-
Notifications
You must be signed in to change notification settings - Fork 31.9k
Open
Labels
Description
System Info
transformersversion: 5.0.0- Platform: Linux-6.8.0-1040-aws-x86_64-with-glibc2.35
- Python version: 3.10.12
- Huggingface_hub version: 1.3.4
- Safetensors version: 0.7.0
- Accelerate version: not installed
- Accelerate config: not found
- DeepSpeed version: not installed
- PyTorch version (accelerator?): 2.9.1+cu128 (NA)

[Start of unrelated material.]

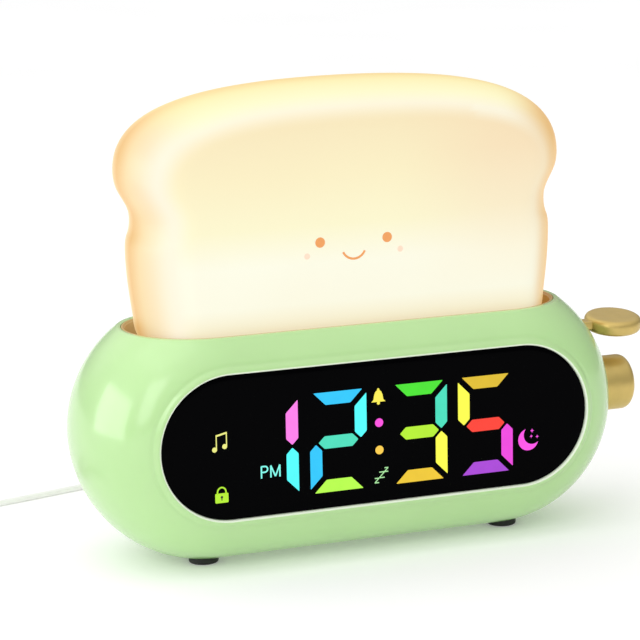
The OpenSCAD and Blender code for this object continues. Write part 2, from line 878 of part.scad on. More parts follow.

- Using distributed or parallel set-up in script?: no
Who can help?
@ArthurZucker @Cyrilvallez
(text models)
Information
- The official example scripts
- My own modified scripts
Tasks
- An officially supported task in the
examplesfolder (such as GLUE/SQuAD, ...) - My own task or dataset (give details below)
Reproduction
Code to reproduce
(note that here torch.compile is using the default inductor backend)
import torch
import transformers
from transformers import MixtralForCausalLM, MixtralConfig, AutoTokenizer
from transformers.models.mixtral.modeling_mixtral import MixtralSparseMoeBlock
config = MixtralConfig(
vocab_size=256,
hidden_size=256,
intermediate_size=256,
num_hidden_layers=4,
num_attention_heads=4,
num_key_value_heads=4,
hidden_act="silu",
max_position_embeddings=256,
initializer_range=0.02,
rms_norm_eps=1e-5,
use_cache=True,
rope_theta=1000000.0,
attention_dropout=0.0,
num_local_experts=8,
num_experts_per_tok=2,
output_router_logits=False,
router_aux_loss_coef=0.001,
)
model = MixtralForCausalLM(config)
compiled_model = torch.compile(model, backend="inductor", mode="reduce-overhead")
batch_size = 1
seq_length = 128
input_ids = torch.randint(0, config.vocab_size, (batch_size, seq_length))
attention_mask = torch.ones((batch_size, seq_length))
with torch.no_grad():
outputs = compiled_model(
input_ids=input_ids,
attention_mask=attention_mask,
use_cache=False,
)
logits = outputs.logits
Error traceback
File "/home/ubuntu/workplace/tc_moduscope/src/TorchNeuronEager/.venv/lib/python3.10/site-packages/torch/_subclasses/fake_tensor.py", line 2096, in dispatch
return self._cached_dispatch_impl(func, types, args, kwargs)
File "/home/ubuntu/workplace/tc_moduscope/src/TorchNeuronEager/.venv/lib/python3.10/site-packages/torch/_subclasses/fake_tensor.py", line 1511, in _cached_dispatch_impl
output = self._dispatch_impl(func, types, args, kwargs)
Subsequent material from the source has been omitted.